Quand il y a un incident comme celui-là, automatiquement, le public pointe du doigt la Regideso. Mais, quand nous sommes accusés, nous répondons toujours. Nous avons un service juridique. Quand on reçoit un courrier qui nous met en cause, il est directement donné au service juridique. Nous avons aussi un service d’audit qui mène des enquêtes. On se rend sur le lieu pour voir si réellement, l’incident est provoqué par nos installations. Et dans la plupart des cas, c’est faux.
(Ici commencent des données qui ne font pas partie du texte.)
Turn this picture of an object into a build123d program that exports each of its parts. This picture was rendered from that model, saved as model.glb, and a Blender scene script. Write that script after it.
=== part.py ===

Dans les ménages, on remarque qu’il y a beaucoup de mauvaises installations. Ceux qui le font ne respectent pas les normes. Souvent, il n’y a pas de précautions sécuritaires comme c’est le cas dans les autres pays. Avant que la Regideso raccorde une maison, il devait y avoir une certification et vérifier si les installations sont bien faites. Mais, il arrive des cas où ces incidents sont causés par nos installations. Et nous prenons toujours nos responsabilités.

Certains quartiers reçoivent très rarement de l’eau, alors que d’autres en ont en permanence …

Je leur demande une large compréhension. Nos infrastructures qui datent de quelques décennies étaient destinées à une population beaucoup moins nombreuse. Par exemple, la plus grande source d’eau c’est le lac Tanganyika. Nous y avons un seul centre de captage appelé usine-lac. Il n’est pas fait pour envoyer l’eau à Kinama, Kanyosha, Buterere, Gihosha, Ruziba, etc. Nous sommes conscients de ce problème.
Notre réaction est la mise en place d’un 2ème centre de captage au niveau de Ruziba et Kabezi. Le financement est déjà acquis et les travaux débuteront en 2015, ce qui nous permettra éventuellement de doubler la capacité d’eau à Bujumbura. D’autres études sont en cours pour capter l’eau des sources des montagnes qui entourent Bujumbura.